==== PROVIDED RECORDS ====

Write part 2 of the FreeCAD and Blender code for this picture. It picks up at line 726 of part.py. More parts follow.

====
==== PROVIDED RECORDS ====

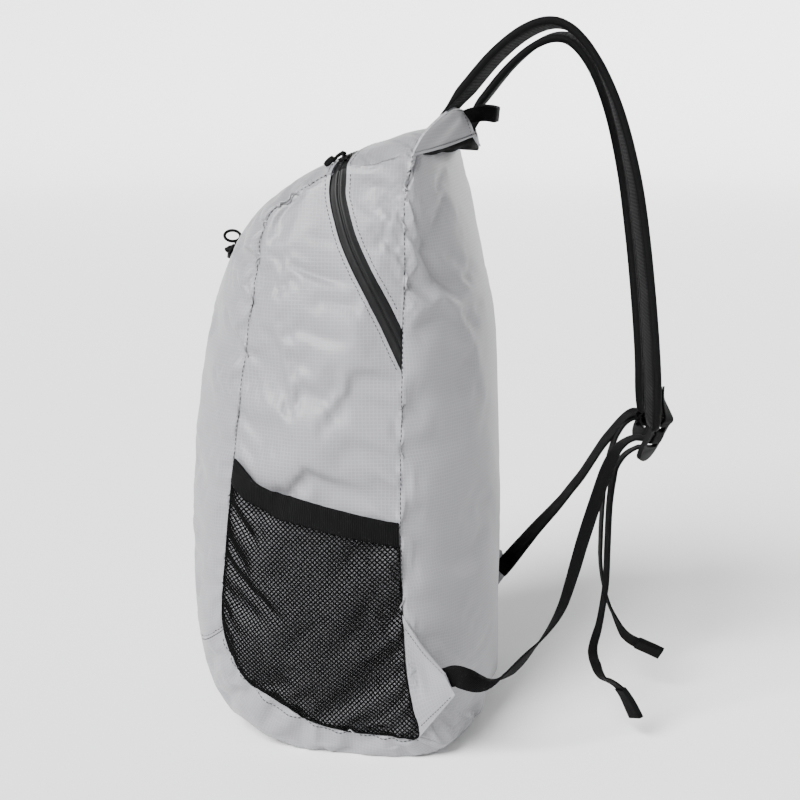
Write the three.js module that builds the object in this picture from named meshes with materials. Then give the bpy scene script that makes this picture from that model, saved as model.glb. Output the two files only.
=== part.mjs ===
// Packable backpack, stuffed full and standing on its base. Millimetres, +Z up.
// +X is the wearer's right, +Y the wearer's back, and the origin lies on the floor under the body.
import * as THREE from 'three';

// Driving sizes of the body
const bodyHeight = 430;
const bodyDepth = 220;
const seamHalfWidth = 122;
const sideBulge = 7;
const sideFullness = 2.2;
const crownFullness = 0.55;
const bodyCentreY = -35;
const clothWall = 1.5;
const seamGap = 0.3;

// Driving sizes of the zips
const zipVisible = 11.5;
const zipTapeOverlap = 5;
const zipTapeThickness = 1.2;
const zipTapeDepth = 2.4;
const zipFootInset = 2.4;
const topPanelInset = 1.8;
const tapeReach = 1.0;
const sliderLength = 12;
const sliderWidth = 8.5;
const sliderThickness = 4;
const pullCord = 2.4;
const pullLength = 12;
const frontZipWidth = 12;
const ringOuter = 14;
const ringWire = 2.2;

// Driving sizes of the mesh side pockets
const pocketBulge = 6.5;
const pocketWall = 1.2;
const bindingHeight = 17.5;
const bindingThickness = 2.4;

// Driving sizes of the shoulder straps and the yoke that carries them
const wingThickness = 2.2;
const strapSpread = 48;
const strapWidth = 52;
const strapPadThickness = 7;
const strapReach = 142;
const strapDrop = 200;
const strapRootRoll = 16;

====
==== PROVIDED RECORDS ====

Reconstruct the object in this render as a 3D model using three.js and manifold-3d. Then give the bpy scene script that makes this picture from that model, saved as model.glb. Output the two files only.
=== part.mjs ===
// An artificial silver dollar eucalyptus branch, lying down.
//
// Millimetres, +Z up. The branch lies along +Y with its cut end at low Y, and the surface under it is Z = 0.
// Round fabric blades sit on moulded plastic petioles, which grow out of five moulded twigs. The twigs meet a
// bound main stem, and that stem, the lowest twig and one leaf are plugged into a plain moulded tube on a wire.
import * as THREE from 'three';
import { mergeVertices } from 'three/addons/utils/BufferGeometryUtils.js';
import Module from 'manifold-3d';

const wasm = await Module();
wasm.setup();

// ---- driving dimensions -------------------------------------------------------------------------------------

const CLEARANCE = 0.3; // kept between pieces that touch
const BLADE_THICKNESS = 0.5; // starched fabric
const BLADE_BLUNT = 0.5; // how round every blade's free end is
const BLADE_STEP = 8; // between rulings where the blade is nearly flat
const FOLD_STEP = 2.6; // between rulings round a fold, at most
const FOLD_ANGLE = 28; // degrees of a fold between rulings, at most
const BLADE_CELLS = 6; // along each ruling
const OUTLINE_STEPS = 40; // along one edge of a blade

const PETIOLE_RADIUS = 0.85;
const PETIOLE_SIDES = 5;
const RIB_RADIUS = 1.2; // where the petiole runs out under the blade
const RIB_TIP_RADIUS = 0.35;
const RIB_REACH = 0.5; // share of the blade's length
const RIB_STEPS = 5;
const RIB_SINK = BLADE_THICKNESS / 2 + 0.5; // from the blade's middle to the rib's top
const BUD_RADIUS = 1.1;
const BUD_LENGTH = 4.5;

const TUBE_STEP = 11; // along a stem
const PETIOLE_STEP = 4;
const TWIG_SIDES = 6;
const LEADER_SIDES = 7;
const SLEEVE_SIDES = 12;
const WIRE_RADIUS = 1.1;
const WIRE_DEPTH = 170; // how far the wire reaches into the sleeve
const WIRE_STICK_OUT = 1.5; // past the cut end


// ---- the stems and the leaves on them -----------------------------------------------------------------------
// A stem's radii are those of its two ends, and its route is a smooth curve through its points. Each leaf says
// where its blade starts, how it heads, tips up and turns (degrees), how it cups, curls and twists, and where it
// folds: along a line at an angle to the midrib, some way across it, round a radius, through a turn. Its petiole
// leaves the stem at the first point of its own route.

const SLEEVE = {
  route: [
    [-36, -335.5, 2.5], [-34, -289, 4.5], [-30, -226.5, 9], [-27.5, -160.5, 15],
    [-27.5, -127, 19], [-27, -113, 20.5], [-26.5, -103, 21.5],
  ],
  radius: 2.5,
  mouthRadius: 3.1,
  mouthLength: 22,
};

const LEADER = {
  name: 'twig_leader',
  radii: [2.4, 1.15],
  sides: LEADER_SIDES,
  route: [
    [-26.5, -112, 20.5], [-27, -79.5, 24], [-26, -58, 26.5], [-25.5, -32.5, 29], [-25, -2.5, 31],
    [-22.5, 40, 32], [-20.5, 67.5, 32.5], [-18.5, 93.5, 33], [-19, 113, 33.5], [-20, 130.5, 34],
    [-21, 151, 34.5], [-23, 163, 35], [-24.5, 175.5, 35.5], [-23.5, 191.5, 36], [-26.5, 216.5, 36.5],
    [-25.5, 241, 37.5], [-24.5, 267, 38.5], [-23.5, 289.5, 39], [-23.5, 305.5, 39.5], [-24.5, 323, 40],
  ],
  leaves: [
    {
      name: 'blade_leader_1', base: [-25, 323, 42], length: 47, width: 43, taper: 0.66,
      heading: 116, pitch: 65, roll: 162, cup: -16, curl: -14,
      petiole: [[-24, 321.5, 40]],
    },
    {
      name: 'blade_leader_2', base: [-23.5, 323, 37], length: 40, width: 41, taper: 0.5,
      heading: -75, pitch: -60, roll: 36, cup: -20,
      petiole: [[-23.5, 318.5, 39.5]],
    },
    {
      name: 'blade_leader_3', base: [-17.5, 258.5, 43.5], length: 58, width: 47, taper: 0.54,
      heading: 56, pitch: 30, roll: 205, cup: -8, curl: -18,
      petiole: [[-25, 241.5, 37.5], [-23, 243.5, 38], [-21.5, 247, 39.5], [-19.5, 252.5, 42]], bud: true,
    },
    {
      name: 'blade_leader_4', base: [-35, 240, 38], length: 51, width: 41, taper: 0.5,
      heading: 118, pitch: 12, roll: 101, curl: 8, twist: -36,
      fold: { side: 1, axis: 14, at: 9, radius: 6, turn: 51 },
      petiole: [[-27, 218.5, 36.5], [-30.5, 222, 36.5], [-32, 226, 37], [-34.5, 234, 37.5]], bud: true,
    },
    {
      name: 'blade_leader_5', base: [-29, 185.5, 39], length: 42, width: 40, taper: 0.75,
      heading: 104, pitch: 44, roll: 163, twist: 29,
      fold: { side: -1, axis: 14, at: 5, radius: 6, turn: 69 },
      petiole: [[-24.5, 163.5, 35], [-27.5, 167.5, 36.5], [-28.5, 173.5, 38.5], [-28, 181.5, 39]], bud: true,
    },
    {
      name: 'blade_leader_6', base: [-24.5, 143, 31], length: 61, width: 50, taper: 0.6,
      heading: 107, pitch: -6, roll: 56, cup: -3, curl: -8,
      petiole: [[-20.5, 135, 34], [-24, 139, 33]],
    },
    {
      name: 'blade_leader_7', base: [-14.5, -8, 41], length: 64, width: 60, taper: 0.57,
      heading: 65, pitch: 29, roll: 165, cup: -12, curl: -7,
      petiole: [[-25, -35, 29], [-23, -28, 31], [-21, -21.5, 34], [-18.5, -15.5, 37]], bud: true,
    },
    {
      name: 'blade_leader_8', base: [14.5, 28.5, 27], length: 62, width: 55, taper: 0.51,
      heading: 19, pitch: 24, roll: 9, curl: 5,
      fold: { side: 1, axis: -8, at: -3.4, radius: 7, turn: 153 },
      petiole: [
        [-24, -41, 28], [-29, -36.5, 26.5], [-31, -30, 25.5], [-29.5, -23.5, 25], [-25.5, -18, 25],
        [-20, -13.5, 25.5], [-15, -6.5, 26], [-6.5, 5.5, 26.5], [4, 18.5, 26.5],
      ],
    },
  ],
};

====

TASK STATEMENT - Locate all lines in the listing above with the word "give" and copy them.

WORKED ANSWER -
Write the three.js module that builds the object in this picture from named meshes with materials. Then give the bpy scene script that makes this picture from that model, saved as model.glb. Output the two files only.
Reconstruct the object in this render as a 3D model using three.js and manifold-3d. Then give the bpy scene script that makes this picture from that model, saved as model.glb. Output the two files only.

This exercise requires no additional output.